[start of Materials provided]
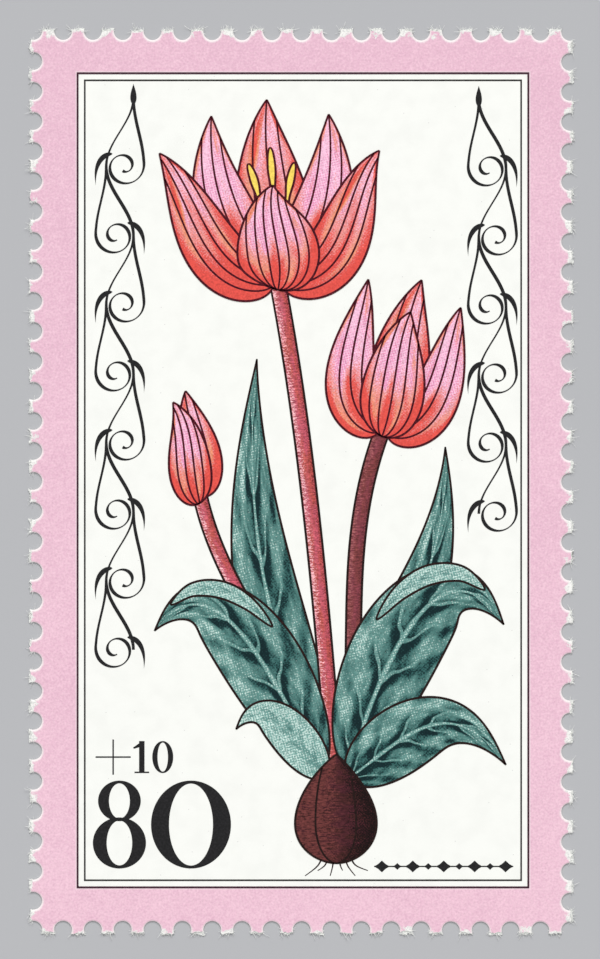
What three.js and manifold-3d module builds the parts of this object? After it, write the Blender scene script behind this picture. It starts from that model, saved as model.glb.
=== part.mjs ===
// A perforated postage stamp, lying face up on its gummed back. Millimetres, +Z up.
// +Y is towards the top of the picture, and the origin is the middle of the gummed back.
// Every printed colour is a thin ink film on the paper, and the black key lines lie on the colours.
import * as THREE from "three";
import { mergeVertices } from "three/addons/utils/BufferGeometryUtils.js";
import Module from "manifold-3d";

const wasm = await Module();
wasm.setup();

// Sheet: its width and height run between the centre lines of the perforation holes.
const SHEET_WIDTH = 25.66;
const SHEET_HEIGHT = 43;
const PITCHES_ACROSS = 18;
const PITCHES_DOWN = 30;
const HOLE_RADIUS = 0.42;
const HOLE_SLANT = 0.0017; // the rows of holes fall by this share of their length, from left to right
const BOTTOM_RISE = 0.06; // the bottom row lies this much closer to the row above it
const PAPER_HOLE_SIDES = 9;
const INK_HOLE_SIDES = 8;
const GUM_HOLE_SIDES = 6;
const TEAR_REACH = 0.08; // a torn tooth ends this far outside the holes' centre line
const TEAR_ROUGHNESS = 0.07;
const TEAR_SEED = 7;
const TOOTH_POINTS = [-0.2, 0.02, 0.21]; // a torn tooth's points, in pitches from its middle

// Layers, from the gummed back up.
const GUM_THICKNESS = 0.012;
const PAPER_THICKNESS = 0.09;
const INK_THICKNESS = 0.01;
const PAPER_TOP = GUM_THICKNESS + PAPER_THICKNESS;
const COLOUR_TOP = PAPER_TOP + INK_THICKNESS;
const KEY_TOP = COLOUR_TOP + INK_THICKNESS;
const FILM_SETBACK = 0.07; // the gum and the border ink stop this far inside the paper's edge

// Print: the frame is two thin lines round the picture, a little off the sheet's middle.
// All that is printed is placed from the print's own middle.
const PRINT_MIDDLE = [0.06, 0.055];
const OUTER_FRAME = [21.535, 38.895];
const OUTER_LINE = 0.09;
const INNER_FRAME = [20.85, 38.22];
const INNER_LINE = 0.078;
const KEY_LINE = 0.1; // width of the black line round each leaf, stem and petal
const CONTOUR_LINE = 0.08; // width of the lines that run along petals
const CONTOUR_END = 0.88; // share of a petal's length where those lines end
const POINTED_END = 1.4; // an outline ends this many times its distance past the blade's end
const LEAF_STEPS = 11;
const PETAL_STEPS = 9;
const STEM_STEPS = 7;
const FOLD_STEPS = 8;
const CONTOUR_STEPS = 5;
const ROOT_STEPS = 3;
const NARROWEST = 0.012; // a blade's outline runs to a point where it is narrower than this
const HALVINGS = 12; // how often the search for that point halves its range
const OVERLAP = 0.01; // the key lines behind a leaf or petal reach this far into its own key line
const SMOOTHING = 0.008; // points closer than this to a straight edge are left out
const SMALLEST_PATCH = 0.04; // a patch of ink smaller than this, in square millimetres, is left out

// Ink and paper finishes.
const finish = (color, roughness) => new THREE.MeshStandardMaterial({ color, roughness, metalness: 0 });
const PAPER = finish(0xfbfcf7, 0.8);
const GUM = finish(0xf3ecd8, 0.35);
const BORDER_PINK = finish(0xf1c5d7, 0.7);
const BLACK = finish(0x2a2a2c, 0.6);
const PETAL_PINK = finish(0xf5accb, 0.65);
const PETAL_CORAL = finish(0xf0645c, 0.65);
const STAMEN_YELLOW = finish(0xfddd65, 0.65);
const LEAF_TEAL = finish(0x5b837f, 0.65);
const LEAF_PALE = finish(0x96beb4, 0.65);
const STEM_RED = finish(0xbc5c5c, 0.65);
const STEM_DARK = finish(0x864244, 0.65);
const BULB_MAROON = finish(0x4a2627, 0.65);

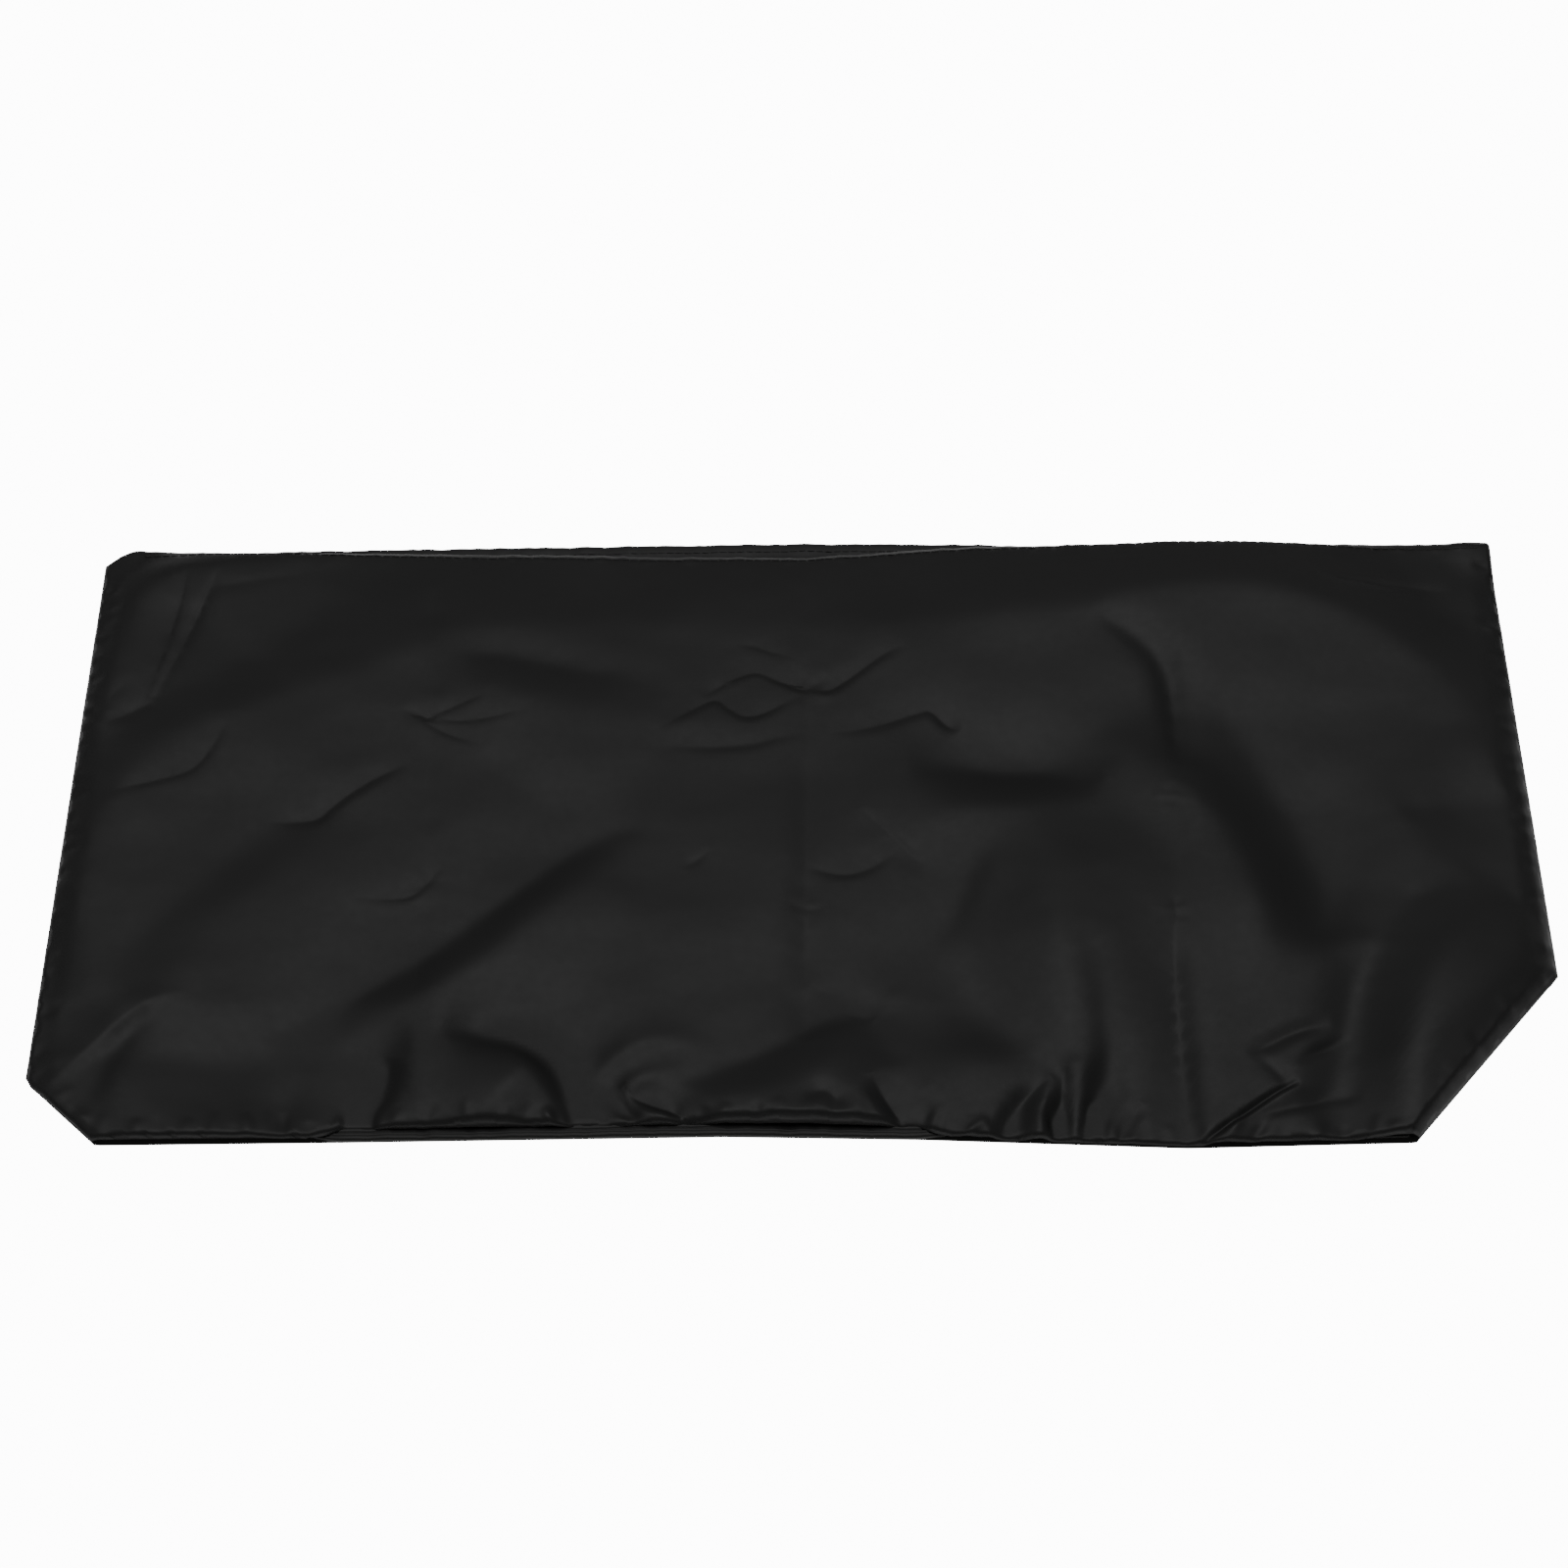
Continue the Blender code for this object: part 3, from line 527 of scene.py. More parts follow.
class Relief:
    """Heights on an even grid of points."""

    def __init__(self, step, margin=6):
        self.step = step
        self.xs, self.ys = [np.arange(-size / 2 - margin, size / 2 + margin + step, step)
                            for size in (WIDTH, DEPTH)]
        self.x, self.y = np.meshgrid(self.xs, self.ys)
        self.height = np.zeros(self.x.shape)

    def soften(self, width):
        """Evens out the heights over about this width."""
        count = int(math.ceil(3 * width / self.step))
        places = np.arange(-count, count + 1) * self.step
        weights = np.exp(-0.5 * (places / width) ** 2)
        weights /= weights.sum()
        for axis in (0, 1):
            margin = [(count, count) if axis == other else (0, 0) for other in (0, 1)]
            padded = np.pad(self.height, margin, "edge")
            self.height = np.apply_along_axis(np.convolve, axis, padded, weights, "valid")

    def at(self, x, y):
        """The height at each point, evenly between the grid's own."""
        across = np.clip((x - self.xs[0]) / self.step, 0, len(self.xs) - 1.001)
        down = np.clip((y - self.ys[0]) / self.step, 0, len(self.ys) - 1.001)
        i, j = across.astype(int), down.astype(int)
        u, v = across - i, down - j
        low = self.height[j, i] * (1 - u) + self.height[j, i + 1] * u
        high = self.height[j + 1, i] * (1 - u) + self.height[j + 1, i + 1] * u
        return low * (1 - v) + high * v


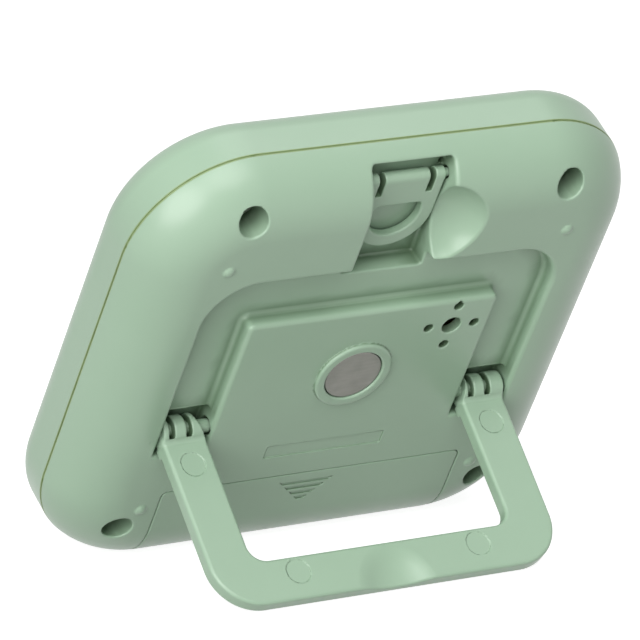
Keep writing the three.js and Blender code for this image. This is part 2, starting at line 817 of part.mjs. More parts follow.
// The heel that meets the pocket's lower rim and stops the stand when it is open.
function standHeel(side) {
  const across = Math.sin(standOpenAngle);
  const back = Math.cos(standOpenAngle);
  const rimAway = hingeDepth * back + pocketReachDown * across;
  const rimAlong = hingeDepth * across - pocketReachDown * back;
  const outerFace = standThickness - standInnerOffset;
  return sideBlock(side, standArmInner, standArmOuter, outerFace - clearance, rimAway - clearance,
    rimAlong - standHeelWidth / 2, rimAlong + standHeelWidth / 2);
}

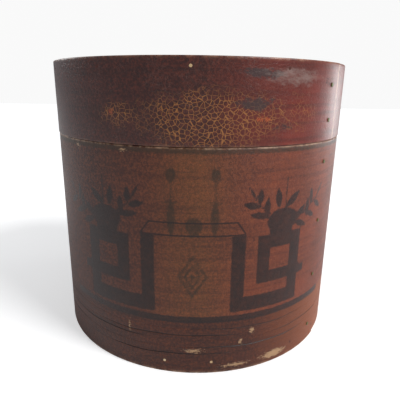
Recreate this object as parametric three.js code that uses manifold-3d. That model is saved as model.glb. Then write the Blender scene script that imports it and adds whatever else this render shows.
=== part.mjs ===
// Round lacquered hat box of bent wood, with a deep lid that lifts off an inner collar.
// Millimetres, +Z up. The origin is the middle of the underside, and the painted front faces -Y.
// A bearing is measured in degrees from the front, and grows towards +X, the viewer's right.
import * as THREE from "three";
import { mergeVertices } from "three/addons/utils/BufferGeometryUtils.js";
import Module from "manifold-3d";

const wasm = await Module();
wasm.setup();

// Driving dimensions of the body
const bodyDiameter = 340;
const bodyHeight = 234.6;
const bodyWall = 6;
const footRecess = 9;
const footHoopThickness = 6;
const baseBoardThickness = 9;

// Driving dimensions of the lid
const lidHeight = 76;
const lidOverhang = 0.5;
const lidBoardRecess = 4;
const lidBoardThickness = 8.5;

// The collar is a hoop glued inside the body. The lid slides over the part that stands proud.
const collarThickness = 4;
const collarRise = 28;
const collarDepth = 50;

// Each band is one strip, bent round until its outer end laps over its inner end.
const lapBearing = 57.3;
const lapStep = 1;
const lapTaper = 25;

// Boards are three planks, edge to edge, with dowels across the joints.
const middlePlankWidth = 112;
const dowelDiameter = 5;
const dowelDepth = 12;
const dowelSpread = 140;

// Pegs hold the boards in the bands.
const pegDiameter = 3;
const pegDepth = 10;
const basePegCount = 22;
const basePegBearing = -9.5;
const lidPegCount = 12;
const lidPegBearing = -1;

// Nails hold the laps.
const nailHeadDiameter = 4;
const nailHeadThickness = 0.9;
const nailShankDiameter = 1.6;
const nailSetback = 17.5;
const nailMargin = 21;
const lidNailCount = 2;
const bodyNailCount = 4;

// Clearances: a seated or glued piece, the lid on its collar, and the lid's edge over the rim
const seatGap = 0.3;
const lidClearance = 0.8;
const seamGap = 0.3;

// Facets of a band, of a plank's arc, and of a peg or nail
const bandFacets = 120;
const arcFacets = 40;
const pinFacets = 8;

// Sizes that follow
const bodyRadius = bodyDiameter / 2;
const bodyBore = bodyRadius - bodyWall;
const collarRadius = bodyBore - seatGap;
const lidRadius = bodyRadius + lidOverhang;
const lidBore = collarRadius + lidClearance;
const baseBoardRadius = bodyBore - seatGap;
const lidBoardRadius = lidBore - seatGap;
const lidBoardUnderside = lidHeight - lidBoardRecess - lidBoardThickness;
const nailSeat = nailHeadThickness * 0.55;
const ringAngle = THREE.MathUtils.degToRad(360 / bandFacets);

const materials = {
  bodyLacquer: finish(0x5a2412, 0.38),
  lidLacquer: finish(0x4a1c16, 0.35),
  darkLacquer: finish(0x26130f, 0.45),
  collarWood: finish(0x6b4529, 0.6),
  plainWood: finish(0x8a6844, 0.75),
  pegBamboo: finish(0xb08a58, 0.7),
  oldBrass: finish(0x6f7a4e, 0.5, 0.7),
};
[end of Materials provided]
Extract, word for word, every line beginning with the one that holds "Recreate this object" and concluding with the one that holds "const lapTaper = 25;". Include both of those lines.

Final answer
Recreate this object as parametric three.js code that uses manifold-3d. That model is saved as model.glb. Then write the Blender scene script that imports it and adds whatever else this render shows.
=== part.mjs ===
// Round lacquered hat box of bent wood, with a deep lid that lifts off an inner collar.
// Millimetres, +Z up. The origin is the middle of the underside, and the painted front faces -Y.
// A bearing is measured in degrees from the front, and grows towards +X, the viewer's right.
import * as THREE from "three";
import { mergeVertices } from "three/addons/utils/BufferGeometryUtils.js";
import Module from "manifold-3d";

const wasm = await Module();
wasm.setup();

// Driving dimensions of the body
const bodyDiameter = 340;
const bodyHeight = 234.6;
const bodyWall = 6;
const footRecess = 9;
const footHoopThickness = 6;
const baseBoardThickness = 9;

// Driving dimensions of the lid
const lidHeight = 76;
const lidOverhang = 0.5;
const lidBoardRecess = 4;
const lidBoardThickness = 8.5;

// The collar is a hoop glued inside the body. The lid slides over the part that stands proud.
const collarThickness = 4;
const collarRise = 28;
const collarDepth = 50;

// Each band is one strip, bent round until its outer end laps over its inner end.
const lapBearing = 57.3;
const lapStep = 1;
const lapTaper = 25;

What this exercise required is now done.